PROVIDED DATA
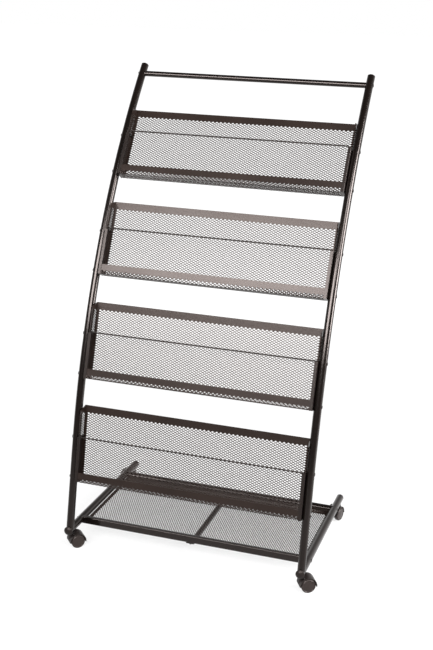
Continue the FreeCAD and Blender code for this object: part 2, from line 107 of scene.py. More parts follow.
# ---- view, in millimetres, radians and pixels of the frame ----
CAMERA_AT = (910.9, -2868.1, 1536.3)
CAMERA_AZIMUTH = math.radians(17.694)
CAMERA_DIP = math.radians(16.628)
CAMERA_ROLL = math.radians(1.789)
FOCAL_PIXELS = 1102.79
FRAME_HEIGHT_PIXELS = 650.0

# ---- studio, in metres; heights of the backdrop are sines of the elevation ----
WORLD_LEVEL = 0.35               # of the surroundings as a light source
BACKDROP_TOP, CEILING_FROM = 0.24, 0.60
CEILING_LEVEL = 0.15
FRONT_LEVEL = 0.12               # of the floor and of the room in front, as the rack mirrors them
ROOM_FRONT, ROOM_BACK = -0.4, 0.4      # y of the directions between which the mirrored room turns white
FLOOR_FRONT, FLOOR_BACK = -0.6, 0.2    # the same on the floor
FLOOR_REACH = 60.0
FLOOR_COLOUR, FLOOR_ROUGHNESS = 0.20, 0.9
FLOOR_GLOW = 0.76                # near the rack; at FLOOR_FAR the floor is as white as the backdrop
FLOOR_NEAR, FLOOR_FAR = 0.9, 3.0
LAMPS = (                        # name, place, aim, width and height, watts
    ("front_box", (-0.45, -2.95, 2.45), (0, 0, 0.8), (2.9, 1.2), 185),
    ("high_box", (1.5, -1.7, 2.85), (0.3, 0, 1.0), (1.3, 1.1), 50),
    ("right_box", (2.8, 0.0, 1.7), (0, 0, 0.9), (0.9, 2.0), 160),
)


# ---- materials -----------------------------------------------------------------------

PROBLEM
Please reproduce the entire listing, exactly as shown.

CORRECT ANSWER
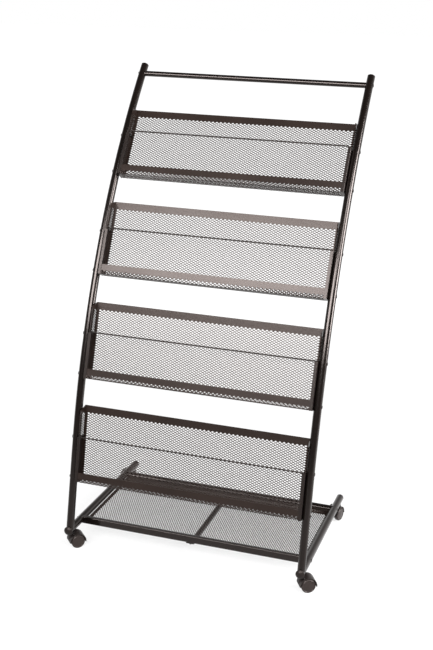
Continue the FreeCAD and Blender code for this object: part 2, from line 107 of scene.py. More parts follow.
# ---- view, in millimetres, radians and pixels of the frame ----
CAMERA_AT = (910.9, -2868.1, 1536.3)
CAMERA_AZIMUTH = math.radians(17.694)
CAMERA_DIP = math.radians(16.628)
CAMERA_ROLL = math.radians(1.789)
FOCAL_PIXELS = 1102.79
FRAME_HEIGHT_PIXELS = 650.0

# ---- studio, in metres; heights of the backdrop are sines of the elevation ----
WORLD_LEVEL = 0.35               # of the surroundings as a light source
BACKDROP_TOP, CEILING_FROM = 0.24, 0.60
CEILING_LEVEL = 0.15
FRONT_LEVEL = 0.12               # of the floor and of the room in front, as the rack mirrors them
ROOM_FRONT, ROOM_BACK = -0.4, 0.4      # y of the directions between which the mirrored room turns white
FLOOR_FRONT, FLOOR_BACK = -0.6, 0.2    # the same on the floor
FLOOR_REACH = 60.0
FLOOR_COLOUR, FLOOR_ROUGHNESS = 0.20, 0.9
FLOOR_GLOW = 0.76                # near the rack; at FLOOR_FAR the floor is as white as the backdrop
FLOOR_NEAR, FLOOR_FAR = 0.9, 3.0
LAMPS = (                        # name, place, aim, width and height, watts
    ("front_box", (-0.45, -2.95, 2.45), (0, 0, 0.8), (2.9, 1.2), 185),
    ("high_box", (1.5, -1.7, 2.85), (0.3, 0, 1.0), (1.3, 1.1), 50),
    ("right_box", (2.8, 0.0, 1.7), (0, 0, 0.9), (0.9, 2.0), 160),
)


# ---- materials -----------------------------------------------------------------------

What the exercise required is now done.